* [Written instruction]: In the following material, identify every line holding the string "handed" and return it.

* [Data shown]:

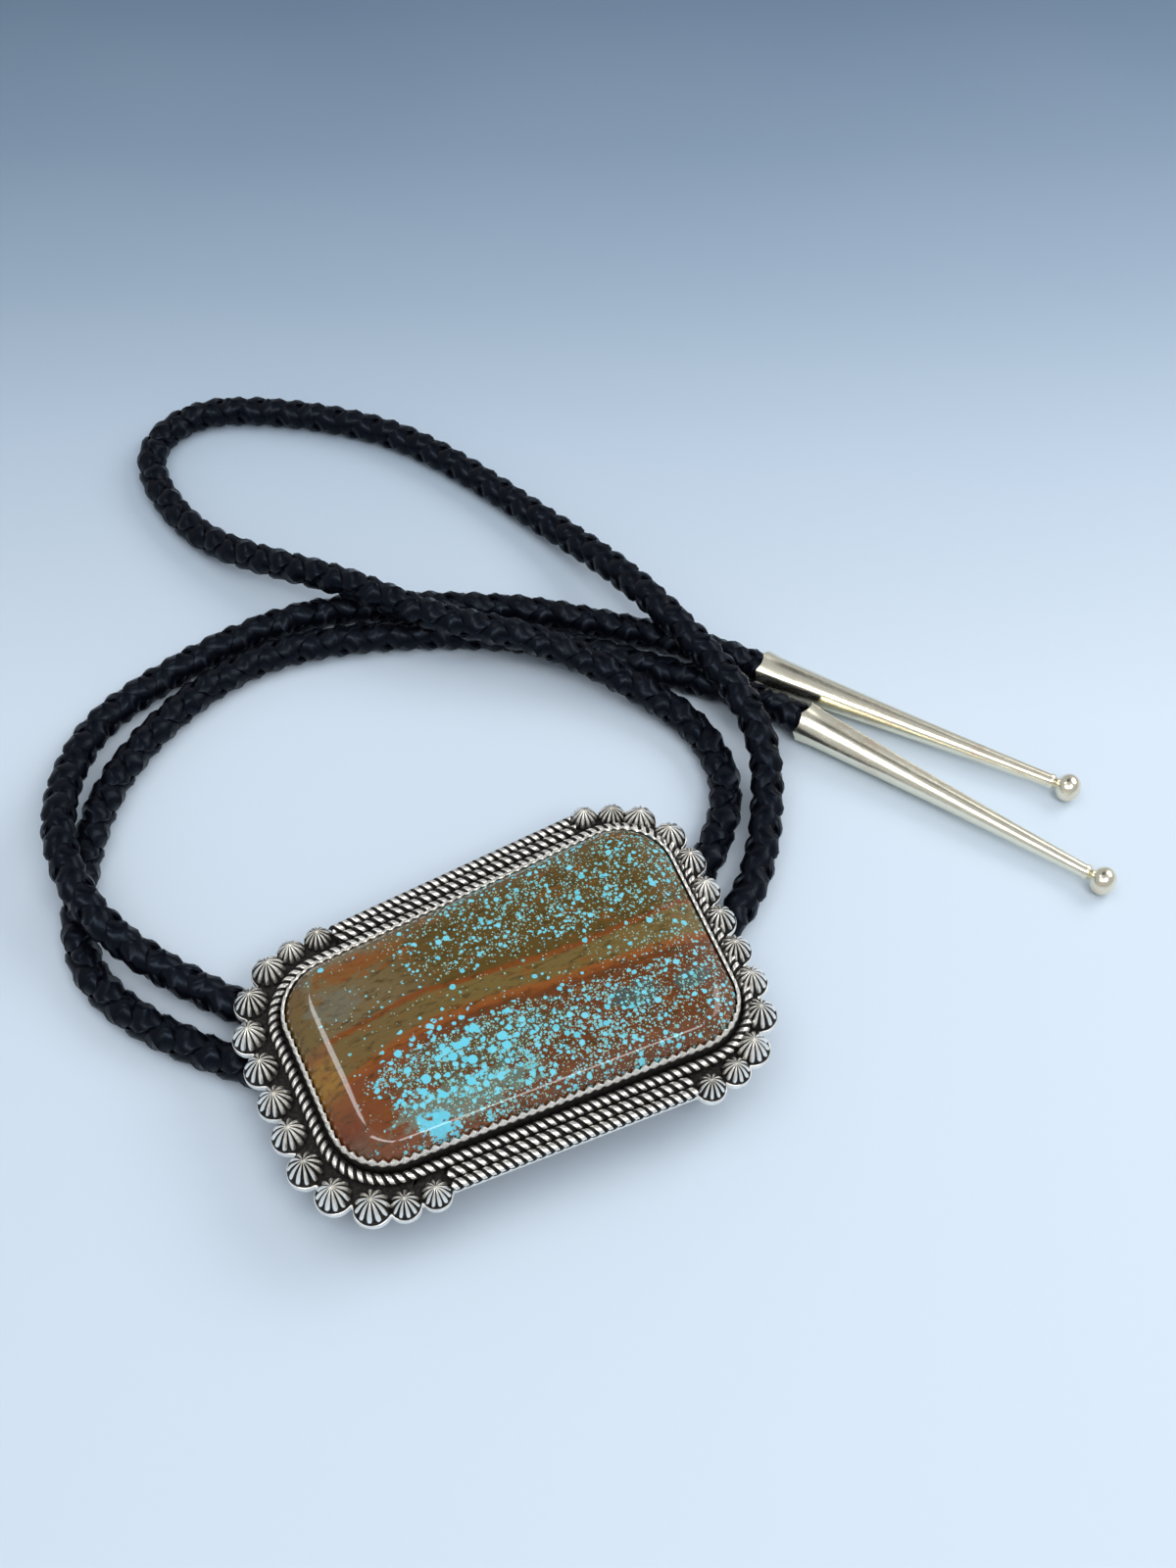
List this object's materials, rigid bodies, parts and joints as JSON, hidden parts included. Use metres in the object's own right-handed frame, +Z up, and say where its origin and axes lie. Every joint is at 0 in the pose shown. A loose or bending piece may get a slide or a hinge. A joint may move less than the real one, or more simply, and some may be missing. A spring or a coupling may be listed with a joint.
{
  "type": "bolo tie",
  "caption": "Bolo tie: a soldered silver slide with a large polished stone, on a braided leather cord with cone tips, lying in a ring on a table.",
  "frame": {"origin": "middle of the slide's box, on the surface that the slide rests on", "axes": "+X along the slide's long axis towards its wider end, +Y towards the ring of cord, +Z up out of the stone"},
  "size_m": [0.1801, 0.2022, 0.0167],
  "materials": {
    "silver": "polished silver with blackened recesses",
    "clasp_metal": "plain satin metal",
    "stone": "polished, olive and rust brown with turquoise blue specks",
    "leather": "black braided leather, soft sheen"
  },
  "bodies": {
    "root": {"setting": "silver", "cabochon": "stone", "cord_clasp": "clasp_metal", "cord": "leather", "tip_a": "silver", "tip_b": "silver"}
  },
  "joints": []
}
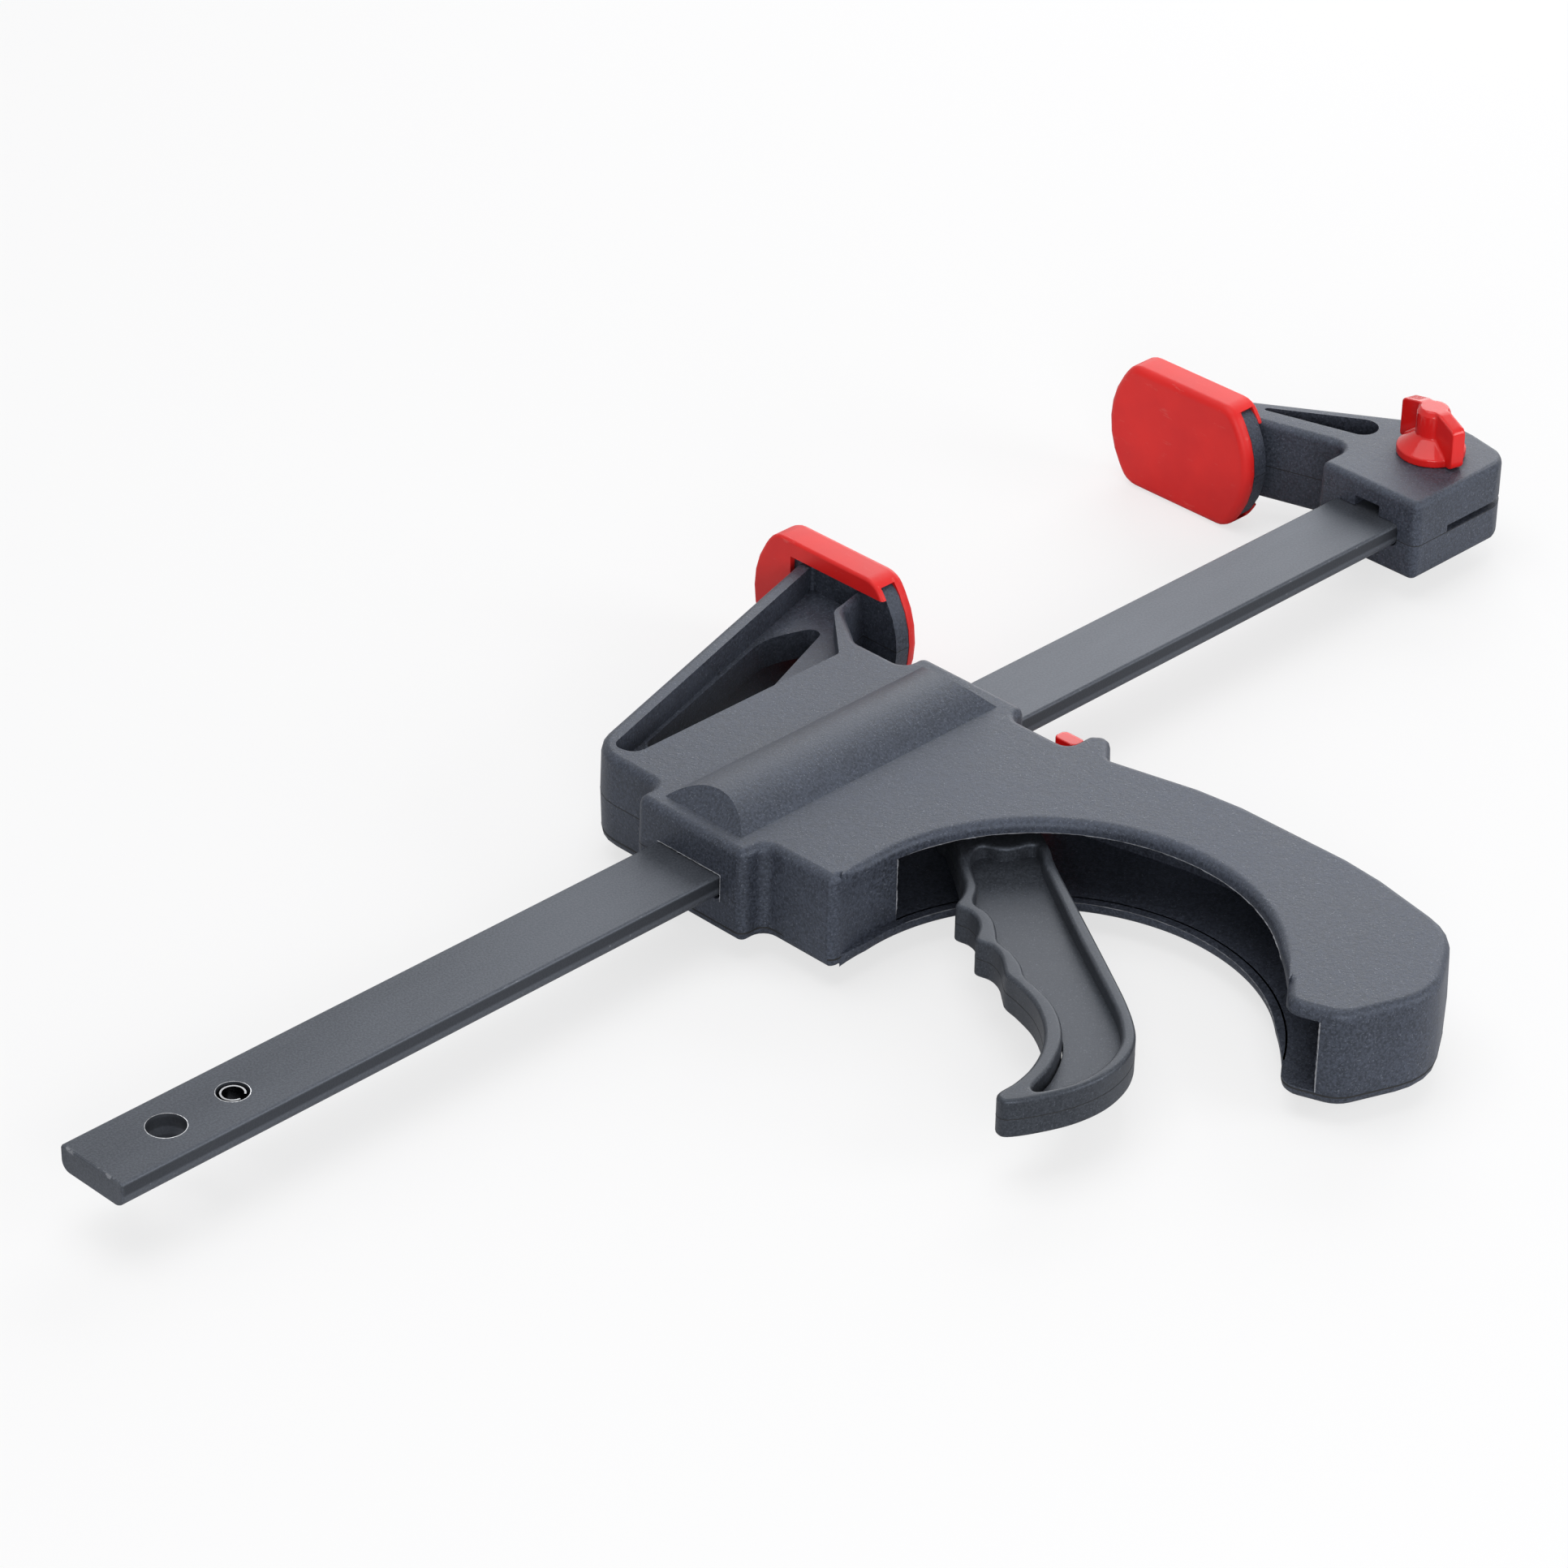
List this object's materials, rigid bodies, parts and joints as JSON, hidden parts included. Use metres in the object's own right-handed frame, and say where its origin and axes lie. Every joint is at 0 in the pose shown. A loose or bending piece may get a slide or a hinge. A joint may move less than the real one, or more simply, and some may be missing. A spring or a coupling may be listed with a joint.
{
  "type": "quick release bar clamp",
  "caption": "Trigger bar clamp: flat steel bar, fixed jaw pinched on by a wing screw, sliding housing with curved handle, trigger, release lever and slip-on jaw pads.",
  "frame": {"origin": "on the axis of the hole at the bar's free end, at the bar's mid-thickness", "axes": "+X along the bar to the fixed jaw, +Y across the bar to the pads, +Z along the end hole, up from the side that the clamp lies on"},
  "size_m": [0.4227, 0.2274, 0.039],
  "materials": {
    "bar_steel": "dark grey phosphate or powder coat, satin",
    "plated_steel": "bright zinc plate",
    "hard_steel": "oiled hardened plate",
    "spring_steel": "drawn wire",
    "grey_nylon": "fine spark-textured, dark slate grey",
    "trigger_nylon": "finer texture, nearly black",
    "pad_rubber": "soft red plastic, satin",
    "red_plastic": "smooth red, glossy"
  },
  "bodies": {
    "bar_group": {"bar": "bar_steel", "stop_pin": "plated_steel", "fixed_jaw": "grey_nylon", "fixed_pad": "pad_rubber", "jaw_nut": "plated_steel"},
    "slide_head": {"housing": "grey_nylon", "moving_pad": "pad_rubber", "trigger_pin": "plated_steel", "drive_spring": "spring_steel", "brake_spring": "spring_steel"},
    "trigger": {"trigger": "trigger_nylon"},
    "drive": {"drive_plate_front": "hard_steel", "drive_plate_rear": "hard_steel"},
    "brake": {"brake_plate": "hard_steel", "release_lever": "red_plastic"},
    "wing_screw": {"clamp_screw": "plated_steel", "wing_knob": "red_plastic"}
  },
  "joints": [
    {"name": "head_slide", "type": "slide", "parent": "bar_group", "child": "slide_head", "axis": [1, 0, 0], "range_m": [-0.122, 0.1128]},
    {"name": "trigger_pivot", "type": "hinge", "parent": "slide_head", "child": "trigger", "pos_m": [0.19931, -0.0305, 0], "axis": [0, 0, 1], "range_deg": [0, 30], "stiffness_Nm_per_rad": 0.25},
    {"name": "drive_slide", "type": "slide", "parent": "slide_head", "child": "drive", "axis": [-1, 0, 0], "range_m": [0, 0.0085], "deforming": ["drive_spring"]},
    {"name": "brake_pivot", "type": "hinge", "parent": "slide_head", "child": "brake", "pos_m": [0.21695, 0.01565, 0], "axis": [0, 0, -1], "range_deg": [0, 6], "stiffness_Nm_per_rad": 0.2, "springref_deg": -2.86, "deforming": ["brake_spring"]},
    {"name": "wing_turn", "type": "hinge", "parent": "bar_group", "child": "wing_screw", "pos_m": [0.388, 0, 0], "axis": [0, 0, 1], "range_deg": [0, 360]}
  ],
  "couplings": [
    {"joint": "drive_slide", "follows": "trigger_pivot", "m_per_rad": 0.01582}
  ]
}
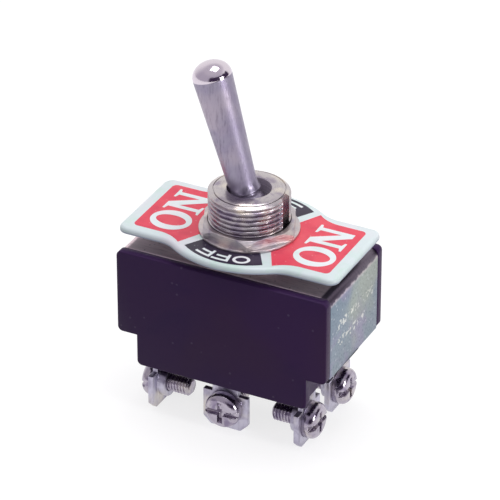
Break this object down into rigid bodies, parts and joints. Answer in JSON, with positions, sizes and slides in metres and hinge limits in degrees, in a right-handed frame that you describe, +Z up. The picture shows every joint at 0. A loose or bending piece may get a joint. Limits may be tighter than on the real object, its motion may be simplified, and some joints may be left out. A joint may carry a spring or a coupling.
{
  "type": "panel toggle switch",
  "caption": "Panel toggle switch with a bat lever, threaded bushing, nuts and washers, printed on-off legend plate, clinched metal cover on a moulded body, and screw terminals below.",
  "frame": {"origin": "on the bushing's axis, in the top face of the cover, which is the face that lies behind the panel", "axes": "+Z up through the bushing, X along the body in the plane that the lever swings in, with the keyway on the +X side and the lever thrown to -X at rest, +Y across the body to its back row of terminals"},
  "size_m": [0.0346, 0.0222, 0.0549],
  "materials": {
    "moulding": "satin moulded",
    "zinc_sheet": "zinc plated, passivated",
    "fibre": "matte fibre sheet",
    "nickel": "bright nickel plated",
    "legend_print": "printed in red and black on white",
    "lever_nickel": "satin nickel plated",
    "steel": "bare",
    "nylon": "natural",
    "copper": "bright",
    "silver": "satin",
    "terminal_plate": "nickel plated",
    "screw_nickel": "bright nickel plated"
  },
  "bodies": {
    "base": {"housing": "moulding", "cover_frame": "zinc_sheet", "insulator": "fibre", "bushing": "nickel", "lock_washer": "zinc_sheet", "rear_nut": "nickel", "legend_plate": "legend_print", "washer": "nickel", "panel_nut": "nickel", "fixed_contacts": "silver", "terminal_front_left": "terminal_plate", "terminal_front_centre": "terminal_plate", "terminal_front_right": "terminal_plate", "terminal_back_left": "terminal_plate", "terminal_back_centre": "terminal_plate", "terminal_back_right": "terminal_plate"},
    "lever": {"lever": "lever_nickel", "pivot_pin": "steel", "actuator": "nylon", "plunger_front": "nylon", "plunger_back": "nylon", "spring_front": "steel", "spring_back": "steel"},
    "rocker_front": {"rocker_front": "copper", "rocker_tips_front": "silver"},
    "rocker_back": {"rocker_back": "copper", "rocker_tips_back": "silver"},
    "screw_front_left": {"screw_front_left": "screw_nickel"},
    "screw_front_centre": {"screw_front_centre": "screw_nickel"},
    "screw_front_right": {"screw_front_right": "screw_nickel"},
    "screw_back_left": {"screw_back_left": "screw_nickel"},
    "screw_back_centre": {"screw_back_centre": "screw_nickel"},
    "screw_back_right": {"screw_back_right": "screw_nickel"}
  },
  "joints": [
    {"name": "lever_tilt", "type": "hinge", "parent": "base", "child": "lever", "pos_m": [0, 0, 0.0066], "axis": [0, 1, 0], "range_deg": [0, 32.8]},
    {"name": "rocker_front_tilt", "type": "hinge", "parent": "base", "child": "rocker_front", "pos_m": [0, -0.0051, -0.0132], "axis": [0, 1, 0], "range_deg": [-15, 0]},
    {"name": "rocker_back_tilt", "type": "hinge", "parent": "base", "child": "rocker_back", "pos_m": [0, 0.0051, -0.0132], "axis": [0, 1, 0], "range_deg": [-15, 0]},
    {"name": "screw_front_left_travel", "type": "slide", "parent": "base", "child": "screw_front_left", "axis": [-1, 0, 0], "range_m": [0, 0.002]},
    {"name": "screw_front_centre_travel", "type": "slide", "parent": "base", "child": "screw_front_centre", "axis": [0, -1, 0], "range_m": [0, 0.002]},
    {"name": "screw_front_right_travel", "type": "slide", "parent": "base", "child": "screw_front_right", "axis": [1, 0, 0], "range_m": [0, 0.002]},
    {"name": "screw_back_left_travel", "type": "slide", "parent": "base", "child": "screw_back_left", "axis": [-1, 0, 0], "range_m": [0, 0.002]},
    {"name": "screw_back_centre_travel", "type": "slide", "parent": "base", "child": "screw_back_centre", "axis": [0, 1, 0], "range_m": [0, 0.002]},
    {"name": "screw_back_right_travel", "type": "slide", "parent": "base", "child": "screw_back_right", "axis": [1, 0, 0], "range_m": [0, 0.002]}
  ],
  "couplings": [
    {"joint": "rocker_front_tilt", "follows": "lever_tilt", "ratio": -0.45732},
    {"joint": "rocker_back_tilt", "follows": "lever_tilt", "ratio": -0.45732}
  ]
}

* [Solution to this task]:
List this object's materials, rigid bodies, parts and joints as JSON, hidden parts included. Use metres in the object's own right-handed frame, +Z up, and say where its origin and axes lie. Every joint is at 0 in the pose shown. A loose or bending piece may get a slide or a hinge. A joint may move less than the real one, or more simply, and some may be missing. A spring or a coupling may be listed with a joint.
List this object's materials, rigid bodies, parts and joints as JSON, hidden parts included. Use metres in the object's own right-handed frame, and say where its origin and axes lie. Every joint is at 0 in the pose shown. A loose or bending piece may get a slide or a hinge. A joint may move less than the real one, or more simply, and some may be missing. A spring or a coupling may be listed with a joint.
Break this object down into rigid bodies, parts and joints. Answer in JSON, with positions, sizes and slides in metres and hinge limits in degrees, in a right-handed frame that you describe, +Z up. The picture shows every joint at 0. A loose or bending piece may get a joint. Limits may be tighter than on the real object, its motion may be simplified, and some joints may be left out. A joint may carry a spring or a coupling.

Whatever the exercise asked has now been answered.